GOAL OF THE EXERCISE> Filter this material down to the lines that hold "from", copying each one.
-- start of DATA BLOCK --
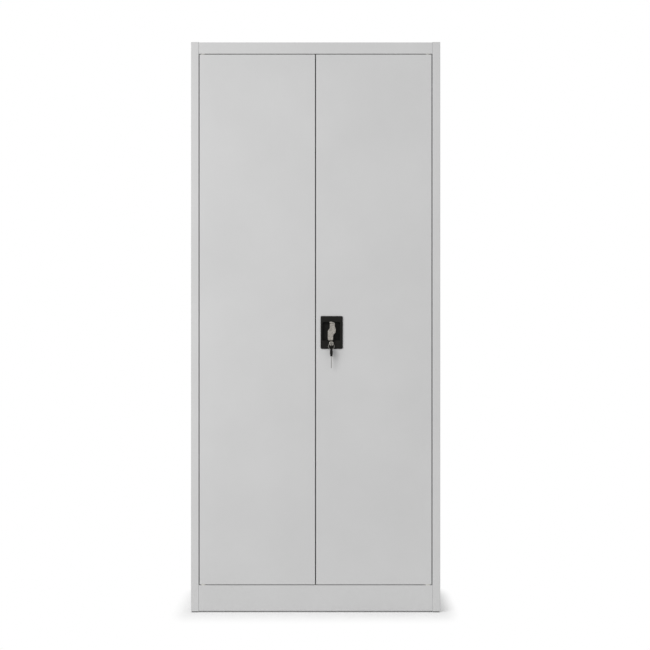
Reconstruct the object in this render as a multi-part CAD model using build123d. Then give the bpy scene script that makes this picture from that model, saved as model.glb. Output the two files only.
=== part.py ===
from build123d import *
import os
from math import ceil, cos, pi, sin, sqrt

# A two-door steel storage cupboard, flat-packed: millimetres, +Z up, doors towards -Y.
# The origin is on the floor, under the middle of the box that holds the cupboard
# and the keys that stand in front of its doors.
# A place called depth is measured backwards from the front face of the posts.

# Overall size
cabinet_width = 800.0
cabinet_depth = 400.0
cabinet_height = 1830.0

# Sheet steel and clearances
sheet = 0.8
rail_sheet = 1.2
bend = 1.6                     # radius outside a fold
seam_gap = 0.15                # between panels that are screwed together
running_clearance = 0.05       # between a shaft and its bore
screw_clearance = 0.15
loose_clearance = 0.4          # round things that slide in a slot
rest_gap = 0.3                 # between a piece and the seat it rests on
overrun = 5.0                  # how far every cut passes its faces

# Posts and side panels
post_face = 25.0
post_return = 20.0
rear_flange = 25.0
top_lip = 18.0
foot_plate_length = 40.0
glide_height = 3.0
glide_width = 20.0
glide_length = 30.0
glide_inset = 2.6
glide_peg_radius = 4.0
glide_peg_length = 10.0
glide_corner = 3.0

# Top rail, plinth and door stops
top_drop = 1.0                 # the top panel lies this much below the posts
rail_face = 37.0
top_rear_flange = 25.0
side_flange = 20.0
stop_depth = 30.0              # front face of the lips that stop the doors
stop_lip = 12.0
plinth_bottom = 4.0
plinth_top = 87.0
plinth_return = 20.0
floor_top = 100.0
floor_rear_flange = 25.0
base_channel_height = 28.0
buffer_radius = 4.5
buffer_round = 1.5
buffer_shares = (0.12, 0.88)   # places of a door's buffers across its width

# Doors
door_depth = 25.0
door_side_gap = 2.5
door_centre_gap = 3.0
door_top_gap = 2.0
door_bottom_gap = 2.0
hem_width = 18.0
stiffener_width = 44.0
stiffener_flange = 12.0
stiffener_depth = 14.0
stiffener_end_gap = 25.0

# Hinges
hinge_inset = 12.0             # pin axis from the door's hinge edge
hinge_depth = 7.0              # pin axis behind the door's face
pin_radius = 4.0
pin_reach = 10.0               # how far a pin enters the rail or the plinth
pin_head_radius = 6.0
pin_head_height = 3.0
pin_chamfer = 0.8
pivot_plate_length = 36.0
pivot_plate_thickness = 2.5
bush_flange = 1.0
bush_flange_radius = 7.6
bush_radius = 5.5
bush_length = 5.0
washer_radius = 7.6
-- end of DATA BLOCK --
FULL OUTPUT>
Reconstruct the object in this render as a multi-part CAD model using build123d. Then give the bpy scene script that makes this picture from that model, saved as model.glb. Output the two files only.
from build123d import *
from math import ceil, cos, pi, sin, sqrt
# A place called depth is measured backwards from the front face of the posts.
hinge_inset = 12.0             # pin axis from the door's hinge edge